Sigma Kappa's History

The Beginning 

Colby College was the first university in New England to admit female students. A need for companionship spurred the formation of many early sororities around the country, and the same was true for Sigma Kappa. Founded in Maine in 1874 by five women, Sigma Kappa has over 152,000 members around the world today.

Mary Caffrey Low was the only female student at the college until 1873. The four young women who joined her there that year would accompany her as the founding members for Sigma Kappa. Founded as both a literary and social society, Sigma Kappa drew up its own constitution and bylaws. The school approved the formation in November of 1874, and the organization grew from there. 

Margaret Chase Smith was a Sigma Kappa. She was the first female US senator, the first female to serve in both houses of Congress, and the first female representative from Maine.

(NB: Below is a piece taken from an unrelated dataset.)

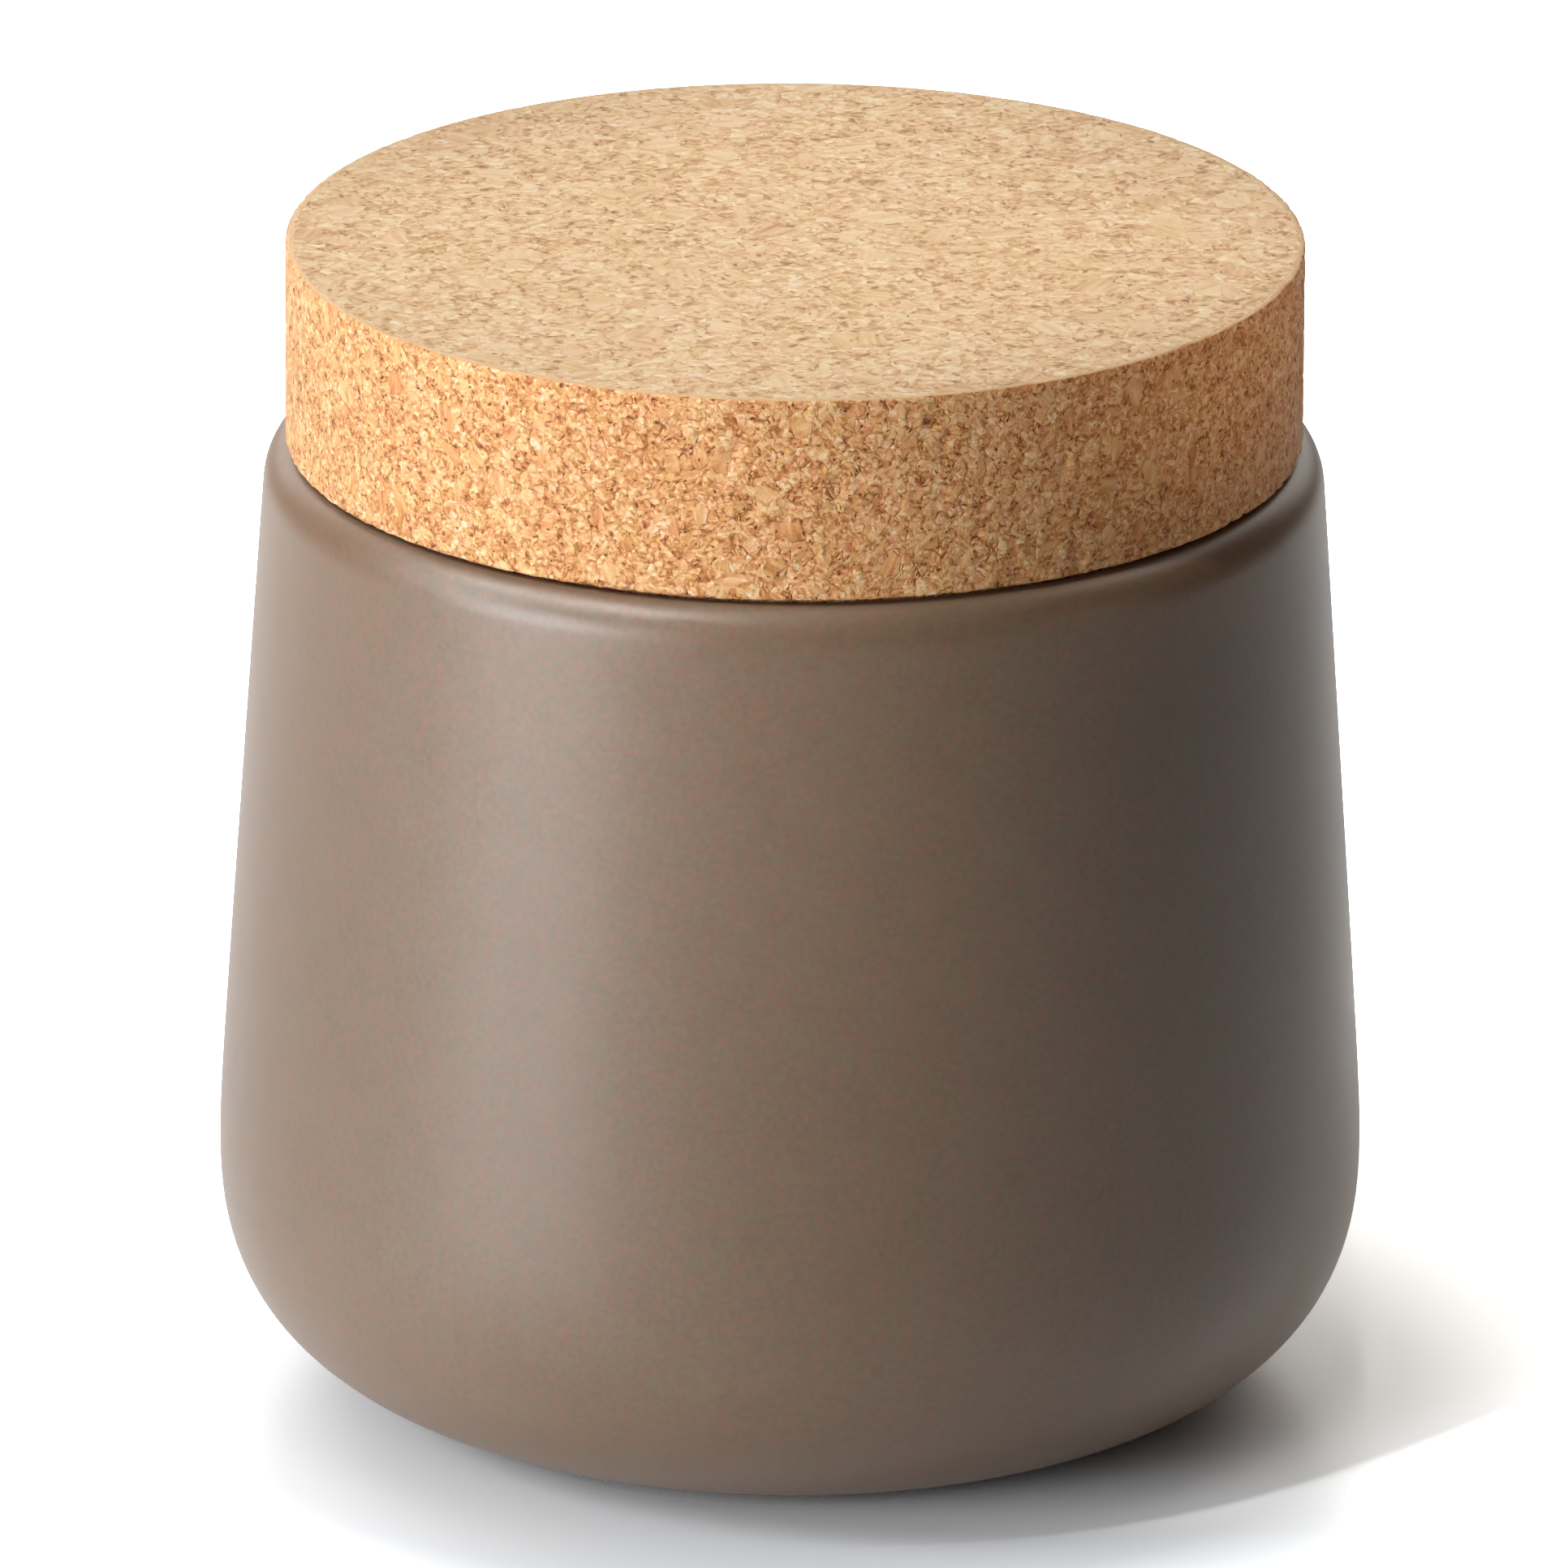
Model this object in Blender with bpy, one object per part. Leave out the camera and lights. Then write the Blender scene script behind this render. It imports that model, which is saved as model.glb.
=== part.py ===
"""Ceramic canister: a turned stoneware jar and the cork lid that sits in its mouth.

Metres, +Z up. The origin is the centre of the foot ring, on the surface the jar stands on.
Both pieces are turned about Z, and the lid lifts straight up along it.
"""

import math

import bmesh
import bpy

# Outside of the jar
JAR_HEIGHT = 0.1121  # crest of the lip above the table
WIDEST_RADIUS = 0.065  # where the body is fullest, low down
WIDEST_HEIGHT = 0.0287  # that place above the table
TOP_RADIUS = 0.0596  # the tapered wall, carried up to the height of the crest
HEEL_START_RADIUS = 0.0285  # the rounded heel begins to rise from the table here
HEEL_SQUARENESS = 2.51  # 2 would be an ellipse, and more is fuller in the corner
WALL_EASE_SHARE = 0.068  # of the wall's height, in which it turns from upright to its taper

# Wall, lip and floor of the jar
WALL_THICKNESS = 0.005
LIP_CREST_SHARE = 0.65  # of the wall's thickness, from the outside to the crest
LIP_DROP = 0.0046  # height of the lip's rounding on the outside
MOUTH_DROP = 0.0025  # height of its rounding on the inside
FLOOR_THICKNESS = 0.006

# Foot ring under the jar
FOOT_RADIUS = 0.0405
FOOT_WIDTH = 0.005
FOOT_RECESS = 0.0015  # depth of the hollow inside the ring
RECESS_SLOPE = 0.0012  # how far that hollow's edge leans in

# Cork lid
LID_THICKNESS = 0.0231  # the disc above the jar
LID_OVERHANG = 0.00105  # the disc's edge past the crest of the lip
LID_EDGE_ROUND = 0.0003  # the disc's edges are cut sharp and only just broken
PLUG_DEPTH = 0.012  # the plug below the disc
PLUG_LEAD = 0.0015  # its lower edge is bevelled to find the mouth

# Fits
SEAT_GAP = 0.0003  # between the disc and the crest it rests on
PLUG_CLEARANCE = 0.0003  # between the plug and the mouth, all round

# Facets
SEGMENTS = 72
HEEL_STEPS = 12
INNER_HEEL_STEPS = 9
WALL_STEPS = 8
LIP_STEPS = 5
EDGE_STEPS = 2
MERGE_DISTANCE = 0.000001
SHARP_ANGLE = math.radians(30)

# Colours as red, green and blue from 0 to 1, linear
GLAZE_COLOUR = (0.235, 0.165, 0.120, 1.0)
CORK_COLOUR = (0.680, 0.450, 0.235, 1.0)
GLAZE_ROUGHNESS = 0.38
CORK_ROUGHNESS = 0.85

LIP_REACH = WALL_THICKNESS * LIP_CREST_SHARE
CREST_RADIUS = TOP_RADIUS - LIP_REACH
MOUTH_RADIUS = TOP_RADIUS - WALL_THICKNESS
FLOOR_HEIGHT = FOOT_RECESS + FLOOR_THICKNESS
LID_RADIUS = CREST_RADIUS + LID_OVERHANG
LID_HEIGHT = JAR_HEIGHT + SEAT_GAP
PLUG_RADIUS = MOUTH_RADIUS - PLUG_CLEARANCE


def clear_scene():
    """Remove every object that the scene starts with."""
    for thing in list(bpy.data.objects):
        bpy.data.objects.remove(thing, do_unlink=True)


def heel_angle(radius, start_radius, end_radius):
    """The angle at which the heel curve between two radii has reached a given radius."""
    share = max(0, (radius - start_radius) / (end_radius - start_radius))
    return math.asin(min(1, share ** (HEEL_SQUARENESS / 2)))


def heel_point(angle, start_radius, end_radius, low, high):
    """A point on the heel: flat at its start radius, upright where it reaches its end radius."""
    reach = math.sin(angle) ** (2 / HEEL_SQUARENESS)
    rise = 1 - math.cos(angle) ** (2 / HEEL_SQUARENESS)
    return (start_radius + (end_radius - start_radius) * reach, low + (high - low) * rise)


def wall_radius(height):
    """Outer radius of the tapered wall at a height between the widest place and the crest."""
    share = (height - WIDEST_HEIGHT) / (JAR_HEIGHT - WIDEST_HEIGHT)
    lean = math.hypot(share, WALL_EASE_SHARE) - WALL_EASE_SHARE
    full_lean = math.hypot(1, WALL_EASE_SHARE) - WALL_EASE_SHARE
    return WIDEST_RADIUS + (TOP_RADIUS - WIDEST_RADIUS) * lean / full_lean


def rounding(height, base, drop):
    """How far a rounded edge has turned in at a height, as a share of its reach."""
    share = min(1, (height - base) / drop)
    return 1 - math.sqrt(1 - share * share)


def wall_heights(top):
    """Heights up the wall, closest together near its foot, where it bends most."""
    steps = range(1, WALL_STEPS + 1)
    return [WIDEST_HEIGHT + (top - WIDEST_HEIGHT) * (step / WALL_STEPS) ** 2 for step in steps]


def edge_heights(base, drop):
    """Heights up a rounded edge, at even angles of its arc."""
    steps = range(1, LIP_STEPS + 1)
    return [base + drop * math.sin(math.pi / 2 * step / LIP_STEPS) for step in steps]


def jar_outside():
    """The outer outline, from the centre of the underside up to the crest of the lip."""
    foot_inside = FOOT_RADIUS - FOOT_WIDTH
    points = [
        (0, FOOT_RECESS),
        (foot_inside - RECESS_SLOPE, FOOT_RECESS),
        (foot_inside, 0),
        (FOOT_RADIUS, 0),
    ]
    first = heel_angle(FOOT_RADIUS, HEEL_START_RADIUS, WIDEST_RADIUS)
    for step in range(HEEL_STEPS + 1):
        angle = first + (math.pi / 2 - first) * step / HEEL_STEPS
        points.append(heel_point(angle, HEEL_START_RADIUS, WIDEST_RADIUS, 0, WIDEST_HEIGHT))
    lip_base = JAR_HEIGHT - LIP_DROP
    points += [(wall_radius(height), height) for height in wall_heights(lip_base)]
    for height in edge_heights(lip_base, LIP_DROP):
        turned = LIP_REACH * rounding(height, lip_base, LIP_DROP)
        points.append((wall_radius(height) - turned, height))
    return points


def jar_inside():
    """The inner outline, from the centre of the floor up to just short of the crest."""
    points = [(0, FLOOR_HEIGHT)]
    inner_widest = WIDEST_RADIUS - WALL_THICKNESS
    for step in range(INNER_HEEL_STEPS + 1):
        angle = math.pi / 2 * step / INNER_HEEL_STEPS
        points.append(heel_point(angle, HEEL_START_RADIUS, inner_widest, FLOOR_HEIGHT, WIDEST_HEIGHT))
    lip_base = JAR_HEIGHT - MOUTH_DROP
    points += [(wall_radius(height) - WALL_THICKNESS, height) for height in wall_heights(lip_base)]
    for height in edge_heights(lip_base, MOUTH_DROP)[:-1]:
        turned = (WALL_THICKNESS - LIP_REACH) * rounding(height, lip_base, MOUTH_DROP)
        points.append((wall_radius(height) - WALL_THICKNESS + turned, height))
    return points


def edge_arc(radius, height, rise):
    """A small rounded edge between a level face and an upright side that meet at a corner."""
    points = []
    for step in range(EDGE_STEPS + 1):
        angle = math.pi / 2 * step / EDGE_STEPS
        inset = LID_EDGE_ROUND * (1 - math.sin(angle))
        points.append((radius - inset, height + rise * (1 - math.cos(angle))))
    return points


def lid_outline():
    """The lid's outline, from the centre of the plug's end to the centre of its top."""
    points = [
        (0, -PLUG_DEPTH),
        (PLUG_RADIUS - PLUG_LEAD, -PLUG_DEPTH),
        (PLUG_RADIUS, PLUG_LEAD - PLUG_DEPTH),
        (PLUG_RADIUS, 0),
    ]
    points += edge_arc(LID_RADIUS, 0, LID_EDGE_ROUND)
    points += reversed(edge_arc(LID_RADIUS, LID_THICKNESS, -LID_EDGE_ROUND))
    points.append((0, LID_THICKNESS))
    return points


def turned(name, outline):
    """One closed body, turned about Z from an outline of radius and height."""
    shape = bmesh.new()
    corners = [shape.verts.new((radius, 0, height)) for radius, height in outline]
    for lower, upper in zip(corners, corners[1:]):
        shape.edges.new((lower, upper))
    bmesh.ops.spin(
        shape,
        geom=shape.verts[:] + shape.edges[:],
        cent=(0, 0, 0),
        axis=(0, 0, 1),
        angle=math.tau,
        steps=SEGMENTS,
    )
    bmesh.ops.remove_doubles(shape, verts=shape.verts[:], dist=MERGE_DISTANCE)
    bmesh.ops.recalc_face_normals(shape, faces=shape.faces[:])
    mesh = bpy.data.meshes.new(name)
    shape.to_mesh(mesh)
    shape.free()
    mesh.shade_smooth()
    mesh.set_sharp_from_angle(angle=SHARP_ANGLE)
    piece = bpy.data.objects.new(name, mesh)
    bpy.context.scene.collection.objects.link(piece)
    return piece


def finish(name, colour, roughness):
    """A plain finish that no metal is in."""
    material = bpy.data.materials.new(name)
    material.use_nodes = True
    shader = material.node_tree.nodes["Principled BSDF"]
    shader.inputs["Base Color"].default_value = colour
    shader.inputs["Roughness"].default_value = roughness
    shader.inputs["Metallic"].default_value = 0
    material.diffuse_color = colour
    return material


def make_jar():
    """The stoneware jar, with its lip, its floor and its foot ring."""
    jar = turned("ceramic_jar", jar_outside() + jar_inside()[::-1])
    jar.data.materials.append(finish("satin_glaze", GLAZE_COLOUR, GLAZE_ROUGHNESS))
    return jar


def make_lid(jar):
    """The cork lid, with its origin on the axis it lifts along, in the plane of the disc's underside."""
    lid = turned("cork_lid", lid_outline())
    lid.data.materials.append(finish("agglomerated_cork", CORK_COLOUR, CORK_ROUGHNESS))
    lid.parent = jar
    lid.location = (0, 0, LID_HEIGHT)
    return lid


def main():
    """Build the canister."""
    clear_scene()
    jar = make_jar()
    make_lid(jar)


main()
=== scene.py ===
"""The looks of a ceramic canister: a satin-glazed stoneware jar under a thick lid of agglomerated cork.

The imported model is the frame. Each piece made here stands for one of its nodes, in the same place and
at the same size, with the fine surface that the solid leaves out. Lengths are in metres.
"""

import logging
import math
from dataclasses import dataclass
from enum import Enum

import bpy
from mathutils import Matrix, Vector


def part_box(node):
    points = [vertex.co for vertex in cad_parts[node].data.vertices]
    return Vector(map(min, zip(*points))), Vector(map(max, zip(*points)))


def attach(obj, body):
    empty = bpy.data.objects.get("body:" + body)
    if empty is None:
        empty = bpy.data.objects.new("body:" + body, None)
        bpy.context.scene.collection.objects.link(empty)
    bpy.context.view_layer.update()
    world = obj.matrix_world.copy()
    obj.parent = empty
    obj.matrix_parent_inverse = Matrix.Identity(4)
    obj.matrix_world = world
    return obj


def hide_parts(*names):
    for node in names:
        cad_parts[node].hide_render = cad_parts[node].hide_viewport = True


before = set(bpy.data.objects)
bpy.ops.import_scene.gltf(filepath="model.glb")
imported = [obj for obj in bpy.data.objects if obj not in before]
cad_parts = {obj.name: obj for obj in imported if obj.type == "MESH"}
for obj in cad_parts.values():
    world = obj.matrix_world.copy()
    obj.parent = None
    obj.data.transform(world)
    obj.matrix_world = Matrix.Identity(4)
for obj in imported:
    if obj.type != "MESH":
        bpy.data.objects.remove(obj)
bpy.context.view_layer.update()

LOG = logging.getLogger("canister")
SEAM_DEPTH = 0.0005  # the lip lies this much lower than in the solid, so that the seam is a dark line
AIM_HEIGHT = 0.07  # about half the canister's height, where the camera and most lamps point
HALF = 0.5  # also the middle of a noise and of a random value
NOISE_DETAIL = 1.0  # one finer octave in each noise, which is all that shows at this distance
UNIT = (0.0, 1.0)  # the range of a share, which the helpers below go from and to unless told otherwise
TOP_SLOPE = 0.8  # a face whose normal rises more steeply than this belongs to the lid's level top

Point = tuple[float, float]
Span = tuple[float, float]
Colour = tuple[float, float, float, float]
NodeInput = float | int | str | tuple | bpy.types.NodeSocket | bpy.types.Node | bpy.types.Material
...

Physician/astronaut Dr. Margaret Rhea Seddon, LPGA golfers Nancy Lopez and Angela Stanford, and the first Indian American, Miss America Nina Davaluri, are Sigma Kappas. 

The Mission and Symbols of Sigma Kappa

Sigma Kappa’s motto is “one heart, one way.” The society believes in striving for intellectual, spiritual, and social growth bound by a societal promise. In return, Sigma Kappa provides members with a network of sisters and a forum for growth and development. 

On campus, individuals wearing lavender and maroon may be members of Sigma Kappa. The violet is the official flower. The dove was chosen as the official symbol in 1984, and the heart embodies the nature of the organization’s motto. Sigma Kappas wear pearls as the official jewel. 

Giving Back

Sigma Kappa supports several nationwide philanthropies, including the Sigma Kappa Foundation. For over 50 years, the foundation has supported the goals of Sigma Kappa, providing financial resources for scholarships and leadership activities as well as specific philanthropic goals within the community. One initiative, the Ultra Violet Campaign, is designed to help individual collegiate and alumni chapters promote and raise funds for future philanthropic goals. 


In 1954, Sigma Kappa began supporting the study of aging and the elderly community. Today, the organization also focuses on illnesses such as Alzheimer’s disease. Sisters regularly serve in community outreach and companionship roles to help local aging populations. Every year, the sorority encourages individuals to participate in the Alzheimer’s Association’s Walk to End Alzheimer’s. Members strive to generate $200,000 in fundraising.